A Vision for Change: Rebuilding Through Garment Work
My journey began as a fashion designer navigating the high costs of garment production in New York City. Unable to afford a studio space or factory, I became acutely aware of the challenges faced by garment workers—both in the exploitation they experience and in the declining number of family-owned factories. Simultaneously, I observed the growing refugee population in New York, many of whom lacked clear paths to economic integration. As a Haitian-American, I began reflecting on how my cultural heritage, particularly Haiti’s strong history of craftsmanship, could be a bridge between these two worlds.
Haiti, once known as the jewel of the Caribbean, holds a complex and rich history, from its early days as one of the wealthiest economies to its present challenges of political instability and economic hardship. Haiti was not only a major economic power but also the first Black republic and the first Latin American nation to fight for and win its independence. Today, amid the turmoil and gang violence, there lies a unique opportunity to revive Haiti’s role in the global garment industry—an opportunity that could not only rejuvenate Haiti but also offer a solution to the decline of garment manufacturing in cities like New York.
Inspired by my personal experiences and professional background in environmental science, social impact and fashion, I envisioned a program that could leverage Haiti’s historical strengths in textile production to provide opportunities for today’s migrants. This vision materialized in my social impact initiative, “Sewing for Refuge.” The project rests on the belief that, despite current political challenges, refugees —particularly women—can be empowered to create sustainable livelihoods through garment work both in the Global South and the United States.
Historically, Haiti was an agricultural powerhouse exporting to the United States and Europe., Its cotton, in particular, played a significant role in global textile production during the 18th and early 19th centuries. Haiti continues to contribute to the textile supply chains of major American brands, and its workers are highly trained.
Therefore, “Sewing for Refuge” aligns with the current influx of migrants, many of whom, like their predecessors, are seeking safety and opportunity. However, unlike previous waves of immigrants who shaped the garment district, today’s refugees and asylum seekers are often funneled into domestic work, overlooking their potential in industries like fashion manufacturing. “Sewing for Refuge” aims to change that by employment in fashion production, access to resources like education and training, and fashion design exposure.
An Opportunity for the Global South and Beyond
Learning to sew is an ingrained cultural practice in much of the Global South, including Haiti. Sewing is often more than a skill—it is a cultural tradition, an art form and a cultural expression. By equipping Latin American refugees with advanced training in sewing, pattern making, and garment construction, we can unlock an underutilized labor force with immense potential to rejuvenate the U.S. garment industry. A large percentage of those arriving are skilled garment workers who have worked in factories across the world, with over 10 years of experience.

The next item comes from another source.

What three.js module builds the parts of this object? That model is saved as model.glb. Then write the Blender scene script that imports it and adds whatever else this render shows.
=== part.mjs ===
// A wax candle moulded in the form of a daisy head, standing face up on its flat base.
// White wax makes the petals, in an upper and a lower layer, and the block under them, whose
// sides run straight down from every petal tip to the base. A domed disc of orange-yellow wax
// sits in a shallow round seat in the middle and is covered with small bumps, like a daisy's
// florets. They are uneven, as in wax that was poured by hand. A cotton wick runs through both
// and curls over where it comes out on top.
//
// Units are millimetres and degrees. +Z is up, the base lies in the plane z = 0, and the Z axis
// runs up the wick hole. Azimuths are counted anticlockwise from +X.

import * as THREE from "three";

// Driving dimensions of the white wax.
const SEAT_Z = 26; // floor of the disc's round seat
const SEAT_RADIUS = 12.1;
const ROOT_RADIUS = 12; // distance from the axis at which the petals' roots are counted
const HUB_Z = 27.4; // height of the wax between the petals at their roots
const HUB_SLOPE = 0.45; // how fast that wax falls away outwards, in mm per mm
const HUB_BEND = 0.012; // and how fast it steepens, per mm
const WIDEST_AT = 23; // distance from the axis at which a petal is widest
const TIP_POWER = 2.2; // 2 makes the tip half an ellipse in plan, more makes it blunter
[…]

In 2016, I sought to create a fashion hub in Haiti, a space where seamstresses could work for major fashion labels while honing their skills. Though that project was not realized at the time, the growing refugee crisis and the continued decline of New York’s garment district have made this period in time ripe for action. This summer, with monetary support from Parsons School of Design and volunteer support from the New York City’s Workforce Development Coalition, I organized two successful career fairs matching refugees and asylees with fashion brands seeking skilled labor.

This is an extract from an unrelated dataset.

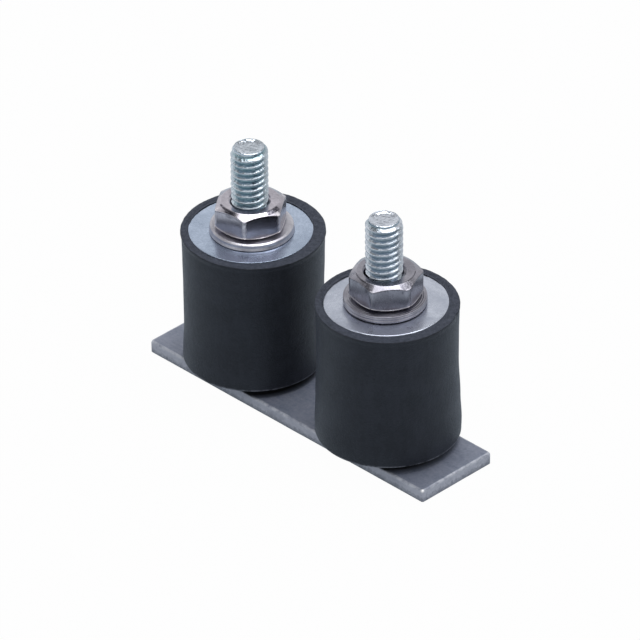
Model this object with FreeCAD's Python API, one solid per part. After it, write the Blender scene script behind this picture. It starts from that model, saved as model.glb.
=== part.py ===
import FreeCAD, Part
import math
import os

# Two rubber-metal buffers on one flat bar, all lengths in millimetres.
# The origin is the centre of the bar's underside, +X runs along the bar and +Z along the studs.

# Base plate
plate_length = 40.85
plate_width = 10.3
plate_thickness = 1.5
plate_corner_radius = 0.4
plate_edge_bevel = 0.15
plate_hole_chamfer = 0.2

# The studs stand in a row along the plate
stud_spacing = 20.0

# Rubber bodies: a thin lip at the top, a drawn-in wall and a foot that swells before it turns in
rubber_height = 15.5
rubber_lip_radius = 7.6
rubber_lip_height = 0.5
rubber_waist_radius = 7.43
rubber_waist_height = 4.6
rubber_swell_radius = 7.55
rubber_swell_height = 1.4
rubber_foot_radius = 7.42
rubber_rim_bevel = 0.12
# the rubber is not quite concentric with the metal that it is moulded round
rubber_drift = {"left": (0.24, 0.12), "right": (0.42, -0.03)}

# Steel discs let into both ends of the rubber
disc_radius = 6.6
disc_thickness = 1.5
disc_proud = 0.1
disc_bevel = 0.12

# Studs: a round head bonded in the rubber, a plain shank pressed through the disc, then the thread
thread_radius = 2.0
thread_pitch_radius = 1.77
thread_clearance = 0.04
stud_head_radius = 3.2
stud_head_height = 1.2
stud_shank_radius = 2.3
stud_free_length = 10.3
stud_end_chamfer = 0.45
# the lower stud has a shoulder that keeps the rubber clear of the plate
shoulder_radius = 3.0
shoulder_height = 0.8
lower_end_recess = 0.1
lower_end_chamfer = 0.2

# Flat washers
washer_radius = 4.5
washer_bore_radius = 2.15
washer_thickness = 0.8
washer_edge_bevel = 0.15

# Hexagon nuts, chamfered at both ends
nut_across_flats = 7.0
nut_height = 3.0
nut_chamfer_angle = 30.0
nut_face_share = 0.88
nut_countersink_radius = 2.3
nut_turn = {"left": 5.5, "right": -7.6}

# Heights that follow from the sizes above
lower_disc_bottom = plate_thickness + shoulder_height
rubber_bottom = lower_disc_bottom + disc_proud
rubber_top = rubber_bottom + rubber_height
upper_disc_top = rubber_top + disc_proud
upper_disc_bottom = upper_disc_top - disc_thickness
lower_disc_top = lower_disc_bottom + disc_thickness
washer_top = upper_disc_top + washer_thickness
nut_top = washer_top + nut_height
stud_top = upper_disc_top + stud_free_length
stud_places = {"left": -stud_spacing / 2, "right": stud_spacing / 2}

axis_up = FreeCAD.Vector(0, 0, 1)
origin = FreeCAD.Vector(0, 0, 0)


def corner(radius, height):
    return FreeCAD.Vector(radius, 0, height)


def turned(outline):
    """A solid of revolution about Z from a closed outline of (radius, height) points."""
    points = [corner(radius, height) for radius, height in outline]
    return Part.Face(Part.makePolygon(points + points[:1])).revolve(origin, axis_up, 360)


def cylinder(radius, low, high):
    return Part.makeCylinder(radius, high - low, FreeCAD.Vector(0, 0, low))


def base_plate():
    half_length, half_width = plate_length / 2, plate_width / 2
    bar = Part.makeBox(plate_length, plate_width, plate_thickness,
                       FreeCAD.Vector(-half_length, -half_width, 0))
    upright = [e for e in bar.Edges if abs(e.tangentAt(e.FirstParameter).z) > 0.9]
    bar = bar.makeFillet(plate_corner_radius, upright)
    rims = [e for e in bar.Edges if e.BoundBox.ZLength < 1e-6 and e.BoundBox.ZMin > plate_thickness / 2]
    bar = bar.makeChamfer(plate_edge_bevel, rims)
    hole_radius = thread_pitch_radius + thread_clearance
    hole = turned([
        (0, 0),
        (hole_radius + plate_hole_chamfer, 0),
        (hole_radius, plate_hole_chamfer),
        (hole_radius, plate_thickness),
        (0, plate_thickness),
    ])
    for place in stud_places.values():
        bar = bar.cut(hole.translated(FreeCAD.Vector(place, 0, 0)))
    return bar


def rubber_outside():
    """The moulded outline: drawn in at the foot and above the swell, with a thin lip round the top."""
    under_lip = rubber_top - rubber_lip_height
    return turned([
        (0, rubber_bottom),
        (rubber_foot_radius, rubber_bottom),
        (rubber_swell_radius, rubber_bottom + rubber_swell_height),
        (rubber_waist_radius, rubber_bottom + rubber_waist_height),
        (rubber_waist_radius, under_lip),
        (rubber_lip_radius, under_lip + rubber_lip_radius - rubber_waist_radius),
        (rubber_lip_radius, rubber_top - rubber_rim_bevel),
        (rubber_lip_radius - rubber_rim_bevel, rubber_top),
        (0, rubber_top),
    ])


def rubber_body(side):
    """The rubber at its own centre, less the pockets that the metal fills on the stud's axis."""
    x_drift, y_drift = rubber_drift[side]
    body = rubber_outside().translated(FreeCAD.Vector(x_drift, y_drift, 0))
    upper_head_bottom = upper_disc_bottom - stud_head_height
    lower_head_top = lower_disc_top + stud_head_height
    pockets = [
        cylinder(disc_radius, upper_disc_bottom, upper_disc_top),
        cylinder(stud_head_radius, upper_head_bottom, upper_disc_bottom),
        cylinder(disc_radius, lower_disc_bottom, lower_disc_top),
        cylinder(stud_head_radius, lower_disc_top, lower_head_top),
    ]
    return body.cut(pockets)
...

More than 120 new arrivals attended these career fairs, interviewing with more than 10 fashion studios and manufacturers at The New School campus, where Parsons is located. The success of these fairs has demonstrated the clear demand for workers with sewing expertise, and more importantly, the willingness of refugees and asylum seekers to fill these roles. This initiative placed five garment workers in fashion studios in New York City and provided a few opportunities during New York Fashion Week. One of our garment workers was contracted by the renowned handwoven crochet brand, Diotima, to assist with sewing for three days in the lead-up to their NYFW presentation in September. Having migrated from Jamaica herself, founder Rachel Scott was deeply enthusiastic and supportive of this project, recognizing its potential and the promising direction it could take.
A Model for the Future
I have gained significant recognition for the project’s innovative approach to empowering refugees and asylum seekers through the fashion industry. This project was featured in the Council of Fashion Designers of America (CFDA), newsletter, which highlighted my focus on sustainable fashion, showcasing how the project provides employment opportunities and fashion design exposure to people who are displaced. Additionally, the Haitian Times and Getty Images celebrated the initiative’s cultural and economic significance, particularly for the Haitian community, emphasizing my vision of blending traditional craftsmanship with modern fashion production.
This project is not only about jobs—it’s about dignity, empowerment and sustainability. By integrating sustainable business practices, regenerative design, circularity and upcycling (the process of transforming waste materials into new products of higher value), the project aligns with the growing movement towards environmentally conscious fashion. Beyond sustainability, it emphasizes the economic independence of migrants and refugees, providing them the skills to support their families, contribute to their communities, and reclaim their futures while here in America.
By embracing the skills of refugees and asylum seekers, we can not only revive the garment industry but also create a more inclusive, equitable economy that honors the contributions of immigrant communities. In this way, Haiti can once again emerge as a beacon of resilience and innovation, leading the charge in transforming the garment industry, both in New York and globally. What began as a small island’s fight for freedom can now be a rallying cry for economic empowerment, social justice and sustainable fashion in the 21st century.
Naika Colas is a Sustainable Fashion Designer, Assistant Professor of Fashion Design and Associate Director of MPS Fashion Management at Parsons School of Design, and Head of Sustainability at a retail merchandising brand. Her teaching centers on empathic modeling, sustainable production, and inclusive design. A proud member of Alpha Kappa Alpha Sorority, Incorporated, Naika also serves on the boards of two non-profits, Kay Tita and Impact Hub in Port-au-Prince, Haiti.